Professor Ian Warrington, co-president of the International Horticulture Congress, has suggested ways New Zealand could live with Psa-V, which has now spread as far as Hawkes Bay since its discovery in heartland Te Puke nearly two years ago.
"The importance of different growing regions in the future will be far more so than currently," he said.
But it was "very unlikely" the industry's heartland could be shifted away from the Bay of Plenty to cleaner ground.
"I'm talking about diversifying so we've got alternative growing areas where your integrated kiwifruit industry has a chance of getting supply from different regions where climates and seasons may have had different impacts on crops.
"And we'd be talking about innovative growers prepared to take the risk of getting into a new crop or perhaps, if we are able to be very certain about the resistance of new cultivars, then having the courage to put those into new areas and keeping the industry clean."

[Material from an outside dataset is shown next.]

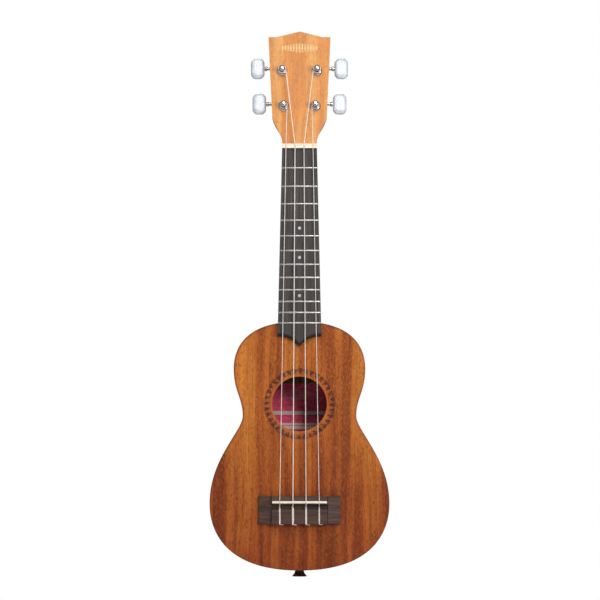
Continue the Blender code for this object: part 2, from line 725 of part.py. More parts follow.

He put the chances of eradicating Psa at "pretty much zero".
"The question is, how can various management and chemical techniques be used to suppress it to an economic level where growers can survive and have a viable industry?"
More than $10 million has gone into an industry research and development programme to fight Psa, involving testing more than 300 products against it.
As of this week, 1669 orchards across the Bay of Plenty, Franklin, Waikato, Coromandel and Hawkes Bay had tested positive for Psa-V, covering about 59 per cent of New Zealand's kiwifruit hectares.
The long-term impact was this year estimated at between $740 million and $885 million, while up to 470 jobs each year over the next three years would be lost.
Psa around the world
Italy: Found in 1992, now widespread in main growing regions.
France: Found in 2010, 18 per cent of industry now affected.
Japan: Different strain found in 1989, managed by cutting back vines.
South Korea: Severely damaged its industry in 1992, now mostly confined to two regions.
Chile: Eight orchards tested positive this year.